De la science-fiction à Montrouge
Stilic Force, c’est aussi SF, comme science-fiction. Volontaire ou non, la référence fait sens aux yeux du visiteur qui arrive devant la Boutique du Futur. Un magasin-atelier un peu bordélique, qui jouxte une petite cuisine ouverte. Il offre d’ailleurs volontiers un café à celui qui ose s’arrêter pour discuter. Il a le temps, ou plutôt, il s’offre le luxe d’avoir le temps. « En pleine journée, je peux passer une heure à regarder une interview d’un philosophe des années 1980, avoue-t-il sans gêne, je suis un tout petit peu paresseux, c’est un défaut très intéressant philosophiquement ». Paresseux ? Pourtant il enseigne le design dans des écoles spécialisées, il imagine plusieurs objets par semaine, édite un « organe semestriel de propagande » et trouve même le temps d’écrire des livres, dont l’un s’intitule, ironiquement, Ma retraite à 29 ans. L’homme philosophe également sur le rapport au travail, les modes de vie, l’économie. Tout est lié. Et tout se retrouve dans les produits qu’il crée.
Du « Made in Ile de France »
A la tendance récente du « Made in France », Nicolas Trüb veut adjoindre celle d’une consommation plus démocratique. Quand on lui demande si le secteur du luxe, qui n’a jamais renoncé à la la production hexagonale, peut être pris en exemple, il tempère : « Ils peuvent fabriquer leurs produits en France mais personne ne peut se les procurer.

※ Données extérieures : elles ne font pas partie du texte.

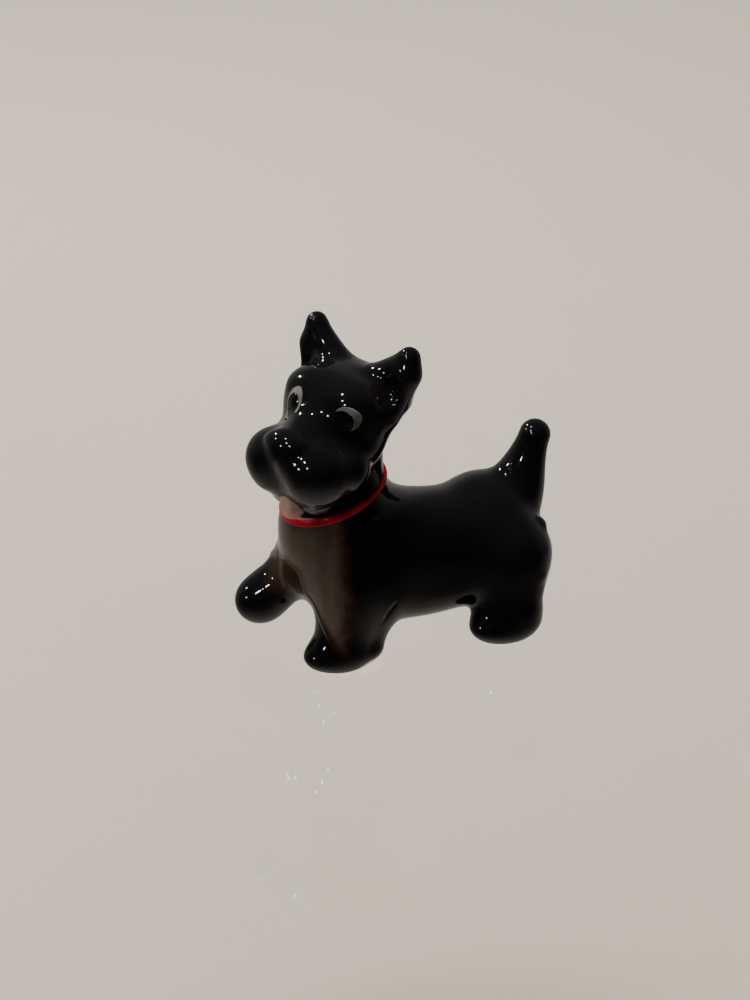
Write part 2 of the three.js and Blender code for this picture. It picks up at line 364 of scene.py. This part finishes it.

Chez moi, le mec qui a fabriqué l’objet doit pouvoir se l’acheter à la fin du mois, c’est une question de justice ». C’est en cela que l’industrie peut, selon lui, être démocratique. « Un produit est reproductible à l’infini et, plus la série est importante, moins le prix est élevé. »
Ce n’est pas encore l’apanage des produits issus de l’impression 3D, dont les coûts restent élevés. Cette technique, « c’est l’avenir au présent », reconnait-il pourtant, tout en restant sceptique. « La 3D supprime les contraintes et ce n’est pas bon pour la créativité. » Bon, il a quand même transmis le plan d’un petit pied de lampe rouge à un copain, pour essayer. Cela n’a pas suffit à le convaincre du potentiel supposé « révolutionnaire » de cette technique. « L’imprimante 3D ne fera pas plus de bons designers que la démocratisation de l’appareil photo n’a fait de bons photographes », affirme-t-il, soulignant que pour le moment, rien de commercialisable n’est sorti de la machine, si ce n’est un bracelet en plastique extrêmement cher pour ce que c’est. Et donc réservé à une élite, à l’opposé de ses principes.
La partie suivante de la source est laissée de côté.